Thomas Meehan: It’s very hard to come up with good ideas for Broadway musicals. But there are a number of movies with a deep, emotional feeling that can be enhanced by music.

Stacey Mindich: Producers look for stories that will move people. And when a story has success in one medium, [it’s natural to] say, “This could be theatrical, and I know how to do that.”

Scott Sanders: I’m not sure I buy into the premise that everything is an adaptation. It just seems that way since the movie studios have jumped in. Certainly Disney was the pioneer — they made a huge commitment in building a theatrical organization and acquiring the New Amsterdam Theatre, and they were very smart. But adapting work from other art forms has been going on for 100 years.

AFRHow do you judge which movies or books will work as musicals?

Sanders: Our first question is always, “Why do these characters want to be on stage? Will telling this story in front of a live audience touch people in a different way than the movie or the book did?” The second question is, “Are there emotional moments that lend themselves to music?” And finally, “Do we want to spend more time with these people?” Then it’s really a roll of the dice. Was a Victor Hugo novel [Les Misérables] screaming to be a musical? Probably not, but look how that worked out. People told me I was crazy to do The Color Purple, but Celie’s story, at its core, was a triumph-over-adversity story.

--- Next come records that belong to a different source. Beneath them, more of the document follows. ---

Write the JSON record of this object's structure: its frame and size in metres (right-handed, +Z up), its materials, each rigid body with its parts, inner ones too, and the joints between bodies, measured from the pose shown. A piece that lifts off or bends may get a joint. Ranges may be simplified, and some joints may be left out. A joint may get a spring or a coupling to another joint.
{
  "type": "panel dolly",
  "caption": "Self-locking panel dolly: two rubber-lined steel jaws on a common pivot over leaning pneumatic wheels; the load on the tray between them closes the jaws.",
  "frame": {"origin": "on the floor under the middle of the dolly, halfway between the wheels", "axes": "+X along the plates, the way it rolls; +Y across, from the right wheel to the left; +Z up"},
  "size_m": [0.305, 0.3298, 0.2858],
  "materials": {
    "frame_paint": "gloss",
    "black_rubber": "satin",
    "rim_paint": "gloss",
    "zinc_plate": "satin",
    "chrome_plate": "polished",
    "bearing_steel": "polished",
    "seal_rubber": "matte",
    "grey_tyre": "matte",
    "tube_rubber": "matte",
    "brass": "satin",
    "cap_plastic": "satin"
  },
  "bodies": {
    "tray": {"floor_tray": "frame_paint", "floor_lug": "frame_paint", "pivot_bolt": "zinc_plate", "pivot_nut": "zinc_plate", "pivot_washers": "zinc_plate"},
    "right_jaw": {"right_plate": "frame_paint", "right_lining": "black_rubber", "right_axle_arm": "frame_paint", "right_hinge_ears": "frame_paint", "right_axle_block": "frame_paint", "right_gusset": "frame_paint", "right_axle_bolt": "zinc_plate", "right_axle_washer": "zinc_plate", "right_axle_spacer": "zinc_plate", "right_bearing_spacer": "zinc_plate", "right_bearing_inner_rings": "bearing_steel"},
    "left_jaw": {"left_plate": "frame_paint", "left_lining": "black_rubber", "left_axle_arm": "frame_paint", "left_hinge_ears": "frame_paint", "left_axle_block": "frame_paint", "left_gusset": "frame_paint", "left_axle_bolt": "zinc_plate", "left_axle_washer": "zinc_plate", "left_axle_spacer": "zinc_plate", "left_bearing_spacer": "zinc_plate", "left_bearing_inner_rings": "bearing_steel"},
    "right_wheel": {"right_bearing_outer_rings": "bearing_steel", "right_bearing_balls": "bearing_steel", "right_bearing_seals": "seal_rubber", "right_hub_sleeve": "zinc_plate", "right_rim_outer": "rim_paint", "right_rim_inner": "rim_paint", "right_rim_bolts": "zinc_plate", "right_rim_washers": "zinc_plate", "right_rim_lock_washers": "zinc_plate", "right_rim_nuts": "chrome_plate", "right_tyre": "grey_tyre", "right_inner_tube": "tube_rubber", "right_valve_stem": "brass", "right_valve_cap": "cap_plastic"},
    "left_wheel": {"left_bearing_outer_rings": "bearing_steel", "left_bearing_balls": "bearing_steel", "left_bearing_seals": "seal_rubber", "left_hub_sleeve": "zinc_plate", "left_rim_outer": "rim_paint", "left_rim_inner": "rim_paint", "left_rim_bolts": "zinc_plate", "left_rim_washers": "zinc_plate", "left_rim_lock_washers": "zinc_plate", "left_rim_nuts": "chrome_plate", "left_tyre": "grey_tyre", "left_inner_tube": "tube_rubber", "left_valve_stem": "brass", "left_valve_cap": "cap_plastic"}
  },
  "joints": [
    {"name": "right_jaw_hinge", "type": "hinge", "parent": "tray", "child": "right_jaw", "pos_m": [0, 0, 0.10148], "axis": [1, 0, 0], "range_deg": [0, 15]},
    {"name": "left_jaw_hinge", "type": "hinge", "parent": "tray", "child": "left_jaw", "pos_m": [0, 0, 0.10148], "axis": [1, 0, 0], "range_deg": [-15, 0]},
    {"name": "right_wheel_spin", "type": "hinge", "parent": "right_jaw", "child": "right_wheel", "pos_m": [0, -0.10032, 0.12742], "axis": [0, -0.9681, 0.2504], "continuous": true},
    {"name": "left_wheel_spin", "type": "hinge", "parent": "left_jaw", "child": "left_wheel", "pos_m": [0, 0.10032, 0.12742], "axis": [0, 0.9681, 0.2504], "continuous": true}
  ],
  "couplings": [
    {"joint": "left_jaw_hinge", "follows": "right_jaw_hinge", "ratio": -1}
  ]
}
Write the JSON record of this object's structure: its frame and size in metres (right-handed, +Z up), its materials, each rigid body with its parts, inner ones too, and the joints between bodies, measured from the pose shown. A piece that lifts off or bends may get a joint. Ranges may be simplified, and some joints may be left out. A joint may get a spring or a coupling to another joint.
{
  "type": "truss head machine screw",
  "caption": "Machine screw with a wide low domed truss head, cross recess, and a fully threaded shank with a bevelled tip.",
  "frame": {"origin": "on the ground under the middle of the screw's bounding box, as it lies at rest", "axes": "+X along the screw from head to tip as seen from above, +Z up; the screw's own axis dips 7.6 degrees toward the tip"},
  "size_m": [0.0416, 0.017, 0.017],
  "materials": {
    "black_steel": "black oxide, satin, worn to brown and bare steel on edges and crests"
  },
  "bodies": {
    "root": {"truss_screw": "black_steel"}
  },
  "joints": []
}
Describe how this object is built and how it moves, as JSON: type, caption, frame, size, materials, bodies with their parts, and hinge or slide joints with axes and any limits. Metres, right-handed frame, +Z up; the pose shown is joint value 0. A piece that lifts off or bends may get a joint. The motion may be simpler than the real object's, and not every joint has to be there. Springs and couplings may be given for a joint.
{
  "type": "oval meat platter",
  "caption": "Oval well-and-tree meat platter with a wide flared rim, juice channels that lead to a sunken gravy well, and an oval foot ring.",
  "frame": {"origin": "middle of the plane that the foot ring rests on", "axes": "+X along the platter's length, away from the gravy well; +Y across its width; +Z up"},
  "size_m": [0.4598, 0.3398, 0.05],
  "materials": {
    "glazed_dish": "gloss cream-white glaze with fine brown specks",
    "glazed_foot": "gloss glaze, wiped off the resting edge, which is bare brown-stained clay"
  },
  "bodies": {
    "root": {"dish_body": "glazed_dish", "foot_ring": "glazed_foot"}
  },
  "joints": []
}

Meehan: I look for a story with a strong central character who has something he or she wants, and I like to write shows with happy endings, so they always do get what they want. Tracy Turnblad in Hairspray is an unloved girl who triumphs in the end, and so is Annie. They’re Cinderella stories, and Rocky is too. Both Rocky and Adrian are rejected by society, and the fact that they find each other is beautiful.

Mindich: In the case of The Bridges of Madison County, when 50 million people buy a book, and when a film comes out that touches the nation, you can’t help but look at it and think, “How can this be made intimate for the stage?” The romance novel, the romantic movie, are part of our culture, but to be able to express these things in Jason Robert Brown’s glorious music is unique.

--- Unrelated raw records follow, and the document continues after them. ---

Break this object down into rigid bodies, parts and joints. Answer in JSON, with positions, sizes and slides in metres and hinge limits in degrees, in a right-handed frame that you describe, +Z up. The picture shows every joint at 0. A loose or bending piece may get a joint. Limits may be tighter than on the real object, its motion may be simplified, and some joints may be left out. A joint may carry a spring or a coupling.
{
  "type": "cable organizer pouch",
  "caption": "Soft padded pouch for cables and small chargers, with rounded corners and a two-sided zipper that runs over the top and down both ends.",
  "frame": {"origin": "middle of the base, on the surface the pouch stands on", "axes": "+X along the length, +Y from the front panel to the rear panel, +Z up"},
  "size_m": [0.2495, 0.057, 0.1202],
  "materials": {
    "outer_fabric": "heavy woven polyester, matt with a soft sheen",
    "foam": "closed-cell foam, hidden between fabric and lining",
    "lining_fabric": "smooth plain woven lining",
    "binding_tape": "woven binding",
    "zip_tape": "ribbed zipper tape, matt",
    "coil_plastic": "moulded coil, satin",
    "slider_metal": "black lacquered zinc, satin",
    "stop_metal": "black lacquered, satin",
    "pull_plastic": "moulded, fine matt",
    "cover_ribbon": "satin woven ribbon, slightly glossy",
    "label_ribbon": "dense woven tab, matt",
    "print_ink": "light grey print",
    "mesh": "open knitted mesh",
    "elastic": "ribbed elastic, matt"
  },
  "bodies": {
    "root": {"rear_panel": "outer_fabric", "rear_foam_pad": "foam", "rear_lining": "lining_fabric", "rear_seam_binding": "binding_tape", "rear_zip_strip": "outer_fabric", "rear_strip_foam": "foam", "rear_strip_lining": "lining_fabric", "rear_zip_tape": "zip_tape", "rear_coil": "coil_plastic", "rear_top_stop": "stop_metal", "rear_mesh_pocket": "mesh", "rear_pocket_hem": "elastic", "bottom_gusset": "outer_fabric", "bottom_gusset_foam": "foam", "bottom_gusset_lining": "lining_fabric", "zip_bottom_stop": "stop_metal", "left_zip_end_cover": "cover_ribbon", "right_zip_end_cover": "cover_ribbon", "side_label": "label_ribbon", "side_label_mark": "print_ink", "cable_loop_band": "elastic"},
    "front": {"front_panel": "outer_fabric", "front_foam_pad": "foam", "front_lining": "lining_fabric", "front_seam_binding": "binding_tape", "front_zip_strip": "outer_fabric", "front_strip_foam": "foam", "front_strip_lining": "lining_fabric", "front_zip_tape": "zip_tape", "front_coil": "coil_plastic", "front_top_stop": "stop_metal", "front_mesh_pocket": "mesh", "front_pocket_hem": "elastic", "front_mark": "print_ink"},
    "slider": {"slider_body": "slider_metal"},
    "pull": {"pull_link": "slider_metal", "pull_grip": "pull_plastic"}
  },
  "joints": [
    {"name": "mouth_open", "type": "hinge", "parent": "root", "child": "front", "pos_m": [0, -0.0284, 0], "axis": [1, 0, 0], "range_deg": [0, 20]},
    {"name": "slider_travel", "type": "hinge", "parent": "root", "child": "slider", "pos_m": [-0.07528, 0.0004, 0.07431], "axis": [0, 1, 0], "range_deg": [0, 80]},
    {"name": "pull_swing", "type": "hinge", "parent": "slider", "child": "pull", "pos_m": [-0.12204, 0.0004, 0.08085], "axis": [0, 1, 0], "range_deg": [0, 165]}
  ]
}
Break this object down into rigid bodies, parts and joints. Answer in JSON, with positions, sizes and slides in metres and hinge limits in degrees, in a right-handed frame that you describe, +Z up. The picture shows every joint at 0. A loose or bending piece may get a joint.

Sanders: Sandy Block [a producer and VP] in our office did a fascinating exercise comparing the film and Broadway grosses of about 20 movies. Take out a couple of outliers like The Lion King, and the bigger the movie box office, the smaller it landed as a Broadway musical [examples include The Wedding Singer, Catch Me If You Can, and Ghost]. The more obscure, smaller films yielded bigger Broadway success [examples include The Producers, Hairspray, Billy Elliot, Spamalot, and Once]. Maybe there’s no such thing as a bad idea — it’s a matter of execution.

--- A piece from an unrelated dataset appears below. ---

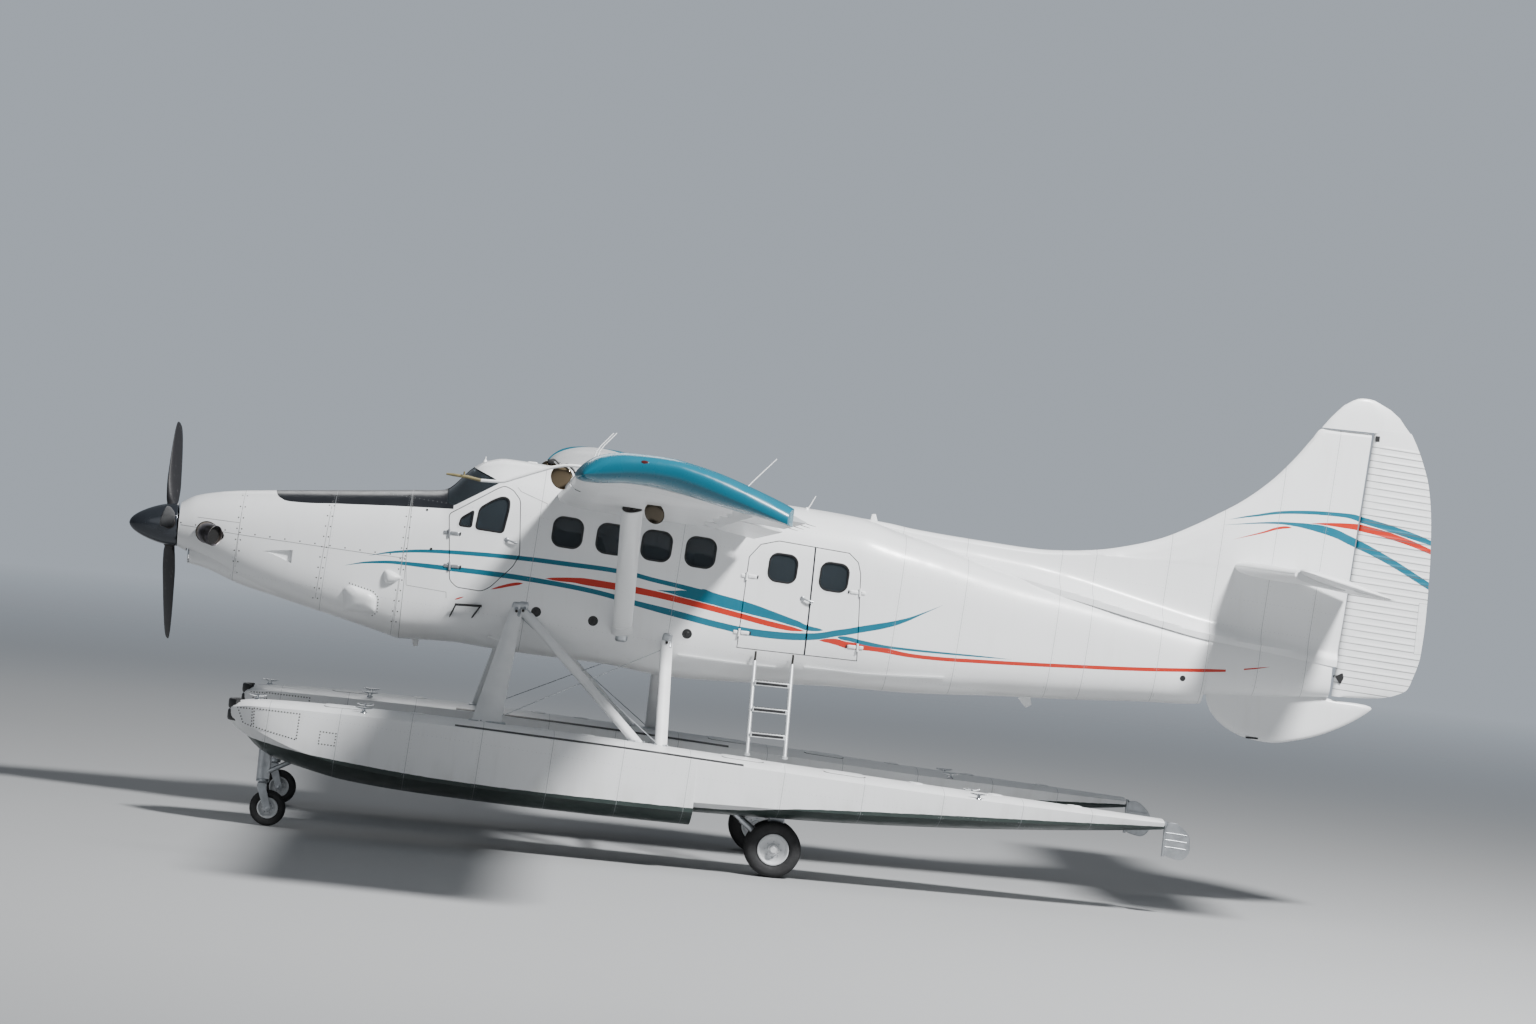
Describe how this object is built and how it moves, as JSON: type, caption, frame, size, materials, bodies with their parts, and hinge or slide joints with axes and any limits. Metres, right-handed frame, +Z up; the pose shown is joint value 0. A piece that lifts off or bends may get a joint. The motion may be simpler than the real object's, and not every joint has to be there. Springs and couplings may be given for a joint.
{
  "type": "single-engine turbine floatplane",
  "caption": "High-wing strut-braced turbine floatplane on twin amphibious floats, parked on its wheels, with opening doors and moving control surfaces.",
  "frame": {"origin": "on the ground under the middle of the overall length and span, with the aircraft on its wheels", "axes": "+X towards the tail, +Y to starboard, +Z up"},
  "size_m": [13.3045, 17.68, 5.38],
  "materials": {
    "white_paint": "gloss white paint, lightly weathered",
    "teal_paint": "gloss teal-blue paint",
    "blade_black": "satin black paint",
    "engine_metal": "bare cast metal",
    "hot_steel": "heat-stained steel",
    "gear_metal": "satin grey metal",
    "tyre_rubber": "matt black rubber",
    "seat_fabric": "dark woven cloth",
    "panel_plastic": "matt black"
  },
  "bodies": {
    "airframe": {"fuselage_shell": "white_paint", "tail_cone": "white_paint", "engine_cowling": "white_paint", "engine_block": "engine_metal", "exhaust_left": "hot_steel", "exhaust_right": "hot_steel", "instrument_panel": "panel_plastic", "pilot_seats": "seat_fabric", "passenger_seats": "seat_fabric", "fin": "white_paint", "tailplane": "white_paint", "ventral_fin": "white_paint", "wing_left": "white_paint", "wing_right": "white_paint", "wing_tip_left": "teal_paint", "wing_tip_right": "teal_paint", "wing_strut_left": "white_paint", "wing_strut_right": "white_paint", "float_left": "white_paint", "float_right": "white_paint", "float_strut_front_left": "white_paint", "float_strut_front_right": "white_paint", "float_strut_diagonal_left": "white_paint", "float_strut_diagonal_right": "white_paint", "float_strut_rear_left": "white_paint", "float_strut_rear_right": "white_paint", "spreader_bar_front": "white_paint", "spreader_bar_rear": "white_paint", "main_gear_leg_left": "gear_metal", "main_gear_leg_right": "gear_metal", "nose_gear_leg_left": "gear_metal", "nose_gear_leg_right": "gear_metal", "boarding_ladder": "gear_metal"},
    "propeller": {"spinner": "blade_black", "propeller_blades": "blade_black"},
    "rudder": {"rudder": "white_paint"},
    "elevator": {"elevator": "white_paint"},
    "aileron_left": {"aileron_left": "white_paint"},
    "aileron_right": {"aileron_right": "white_paint"},
    "flap_left": {"flap_left": "white_paint"},
    "flap_right": {"flap_right": "white_paint"},
    "pilot_door_left": {"pilot_door_left": "white_paint"},
    "pilot_door_right": {"pilot_door_right": "white_paint"},
    "cabin_door_front": {"cabin_door_front": "white_paint"},
    "cabin_door_rear": {"cabin_door_rear": "white_paint"},
    "cabin_door_right": {"cabin_door_right": "white_paint"},
    "nose_fork_left": {"nose_fork_left": "gear_metal"},
    "nose_wheel_left": {"nose_wheel_left": "tyre_rubber"},
    "main_wheels_left": {"main_wheels_left": "tyre_rubber"},
    "water_rudder_left": {"water_rudder_left": "gear_metal"},
    "nose_fork_right": {"nose_fork_right": "gear_metal"},
    "nose_wheel_right": {"nose_wheel_right": "tyre_rubber"},
    "main_wheels_right": {"main_wheels_right": "tyre_rubber"},
    "water_rudder_right": {"water_rudder_right": "gear_metal"}
  },
  "joints": [
    {"name": "propeller_spin", "type": "hinge", "parent": "airframe", "child": "propeller", "pos_m": [-6.238, 0, 2.828], "axis": [-0.9989, 0, -0.0471], "continuous": true},
    {"name": "rudder_turn", "type": "hinge", "parent": "airframe", "child": "rudder", "pos_m": [5.968, 0, 5.056], "axis": [0.0523, 0, 0.9986], "range_deg": [-25, 25]},
    {"name": "elevator_turn", "type": "hinge", "parent": "airframe", "child": "elevator", "pos_m": [5.342, 0, 3.475], "axis": [0, 1, 0], "range_deg": [-33, 7]},
    {"name": "aileron_left_turn", "type": "hinge", "parent": "airframe", "child": "aileron_left", "pos_m": [-0.8229, -6.93, 3.6684], "axis": [0, 0.9994, -0.0349], "range_deg": [-20, 20]},
    {"name": "aileron_right_turn", "type": "hinge", "parent": "airframe", "child": "aileron_right", "pos_m": [-0.8229, 6.93, 3.6684], "axis": [0, 0.9994, 0.0349], "range_deg": [-20, 20]},
    {"name": "flap_left_turn", "type": "hinge", "parent": "airframe", "child": "flap_left", "pos_m": [-0.8229, -3.17, 3.5371], "axis": [0, -0.9994, 0.0349], "range_deg": [-27, 13]},
    {"name": "flap_right_turn", "type": "hinge", "parent": "airframe", "child": "flap_right", "pos_m": [-0.8229, 3.17, 3.5371], "axis": [0, -0.9994, -0.0349], "range_deg": [-27, 13]},
    {"name": "pilot_door_left_swing", "type": "hinge", "parent": "airframe", "child": "pilot_door_left", "pos_m": [-3.399, -0.7445, 2.885], "axis": [0.1084, -0.0211, -0.9939], "range_deg": [0, 68]},
    {"name": "pilot_door_right_swing", "type": "hinge", "parent": "airframe", "child": "pilot_door_right", "pos_m": [-3.399, 0.7445, 2.885], "axis": [-0.1084, -0.0211, 0.9939], "range_deg": [0, 68]},
    {"name": "cabin_door_front_swing", "type": "hinge", "parent": "airframe", "child": "cabin_door_front", "pos_m": [-0.41, -0.799, 2.643], "axis": [-0.0315, 0.0105, -0.9995], "range_deg": [0, 65]},
    {"name": "cabin_door_rear_swing", "type": "hinge", "parent": "airframe", "child": "cabin_door_rear", "pos_m": [0.77, -0.7855, 2.6005], "axis": [-0.0616, -0.0235, 0.9978], "range_deg": [0, 110]},
    {"name": "cabin_door_right_swing", "type": "hinge", "parent": "airframe", "child": "cabin_door_right", "pos_m": [-0.41, 0.799, 2.643], "axis": [0.0315, 0.0105, 0.9995], "range_deg": [0, 65]},
    {"name": "nose_castor_left", "type": "hinge", "parent": "airframe", "child": "nose_fork_left", "pos_m": [-4.99, -1.5, 0.43], "axis": [0, 0, 1], "range_deg": [-60, 60]},
    {"name": "nose_wheel_spin_left", "type": "hinge", "parent": "nose_fork_left", "child": "nose_wheel_left", "pos_m": [-4.915, -1.5, 0.18], "axis": [0, 1, 0], "continuous": true},
    {"name": "main_wheels_spin_left", "type": "hinge", "parent": "airframe", "child": "main_wheels_left", "pos_m": [0.092, -1.5, 0.28], "axis": [0, 1, 0], "continuous": true},
    {"name": "water_rudder_turn_left", "type": "hinge", "parent": "airframe", "child": "water_rudder_left", "pos_m": [3.982, -1.5, 0.75], "axis": [0, 0, 1], "range_deg": [-30, 30]},
    {"name": "nose_castor_right", "type": "hinge", "parent": "airframe", "child": "nose_fork_right", "pos_m": [-4.99, 1.5, 0.43], "axis": [0, 0, 1], "range_deg": [-60, 60]},
    {"name": "nose_wheel_spin_right", "type": "hinge", "parent": "nose_fork_right", "child": "nose_wheel_right", "pos_m": [-4.915, 1.5, 0.18], "axis": [0, 1, 0], "continuous": true},
    {"name": "main_wheels_spin_right", "type": "hinge", "parent": "airframe", "child": "main_wheels_right", "pos_m": [0.092, 1.5, 0.28], "axis": [0, 1, 0], "continuous": true},
    {"name": "water_rudder_turn_right", "type": "hinge", "parent": "airframe", "child": "water_rudder_right", "pos_m": [3.982, 1.5, 0.75], "axis": [0, 0, 1], "range_deg": [-30, 30]}
  ],
  "couplings": [
    {"joint": "aileron_right_turn", "follows": "aileron_left_turn", "ratio": -1},
    {"joint": "flap_right_turn", "follows": "flap_left_turn", "ratio": 1},
    {"joint": "water_rudder_turn_right", "follows": "water_rudder_turn_left", "ratio": 1}
  ]
}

How faithful does a musical need to be to its source material?

Meehan: I never want to be too faithful. Saturday Night Fever just put the movie script on stage, but I think you have to take it apart and put it back together to make it a musical — it has to stand on its own. At the same time, you try to keep the iconic moments. You couldn’t do The Producers without “Springtime for Hitler.” Lynn Ahrens and Steve Flaherty have written a beautiful score for Rocky, but they were willing to incorporate the Rocky theme and “Eye of the Tiger.”

Sanders: It’s our responsibility as producers to bring our imagination to the work of creating a musical. If that means eliminating characters, altering story lines, or focusing on a single protagonist, we have to make those changes. How do we tell the story differently so we’re not asking someone to give us $150 when they could spend a couple of bucks and watch the movie at home in their pajamas?

Mindich: I look for the essence of a story, and [then ask] how can we keep that essence and make it proper for the stage. I think of The Bridges of Madison County as a new Broadway show. In the book and the movie, it was the story of a wandering photographer finding love with an unlikely woman. [Librettist] Marsha Norman fleshed it out and turned it into the woman’s story.

Describe the development process and timeline for one of your shows.

Mindich: It’s taken four years for Bridges of Madison County [to open on Broadway]. Marsha Norman was offered the material, and she wanted to write a grown-up love story with Jason [Robert Brown]. They, in turn, found the producers and met with Kelli O’Hara very early on; Jason wrote this score for her. The show was developed via a series of workshops, and our three-and-a-half-week run at Williamstown Theatre Festival [last summer] gave us the opportunity to see how the audience reacted and to fix what wasn’t working. During Broadway previews, we cut a song and continued working to make everything come together.

Meehan: Almost 10 years ago, Sylvester Stallone called me through a mutual friend and asked if I wanted to do a musical of Rocky. I didn’t think so, but I watched the movie with him at his home in Beverly Hills and realized it had all the potential. Stallone wanted to use composers who had written power ballads for Celine Dion and Whitney Houston, but the sample songs we got were never quite right. I said, “Can I please try people who know how to write a Broadway score?” I admired Lynn Ahrens and Steve Flaherty’s work in Ragtime, so I took them to lunch. They didn’t want to do it either, but they changed their minds after looking at the movie. That was about six years ago. We did workshops, and there were some problems with producers who couldn’t make a deal. Then a wealthy German group put up the money, and we did the show there last year — in German, which was a little crazy. From that, we got the structure of the set, which is special and unique. Andy Karl was one of the last people to audition [for the Broadway production] and we said, “There’s the guy we’ve been waiting for.”

Sanders: I got the rights to The Color Purple in 1997, and we did our first developmental production at the Alliance Theatre in Atlanta in the fall of 2004 and opened in New York on December 1, 2005. When Oprah [Winfrey] called in September 2005 and asked “How can I help?” we had no advance and were facing an uphill battle on the marketing side. I told her I needed to attract the African American audience. By the time we closed, black churches were our No. 1 source of group revenue. From the beginning, this show was a passion project. I never thought I would make five cents on it; I just needed and wanted to do it.

So, what’s the key to translating a book or movie into a musical?

Meehan: Capture the spirit of the original, but don’t clone anything.

Mindich: Every show has its own challenges, but when you do something based on material that’s been in the public eye, the challenge is to make people understand that this is new and different — that it is more than it was.

Sanders: Nothing is a sure bet. The only reason to spend five or more years of your life working on something is when a character and a story are compelling. The shows I’ve loved the most, like Sweeney Todd, made no sense on a piece of paper.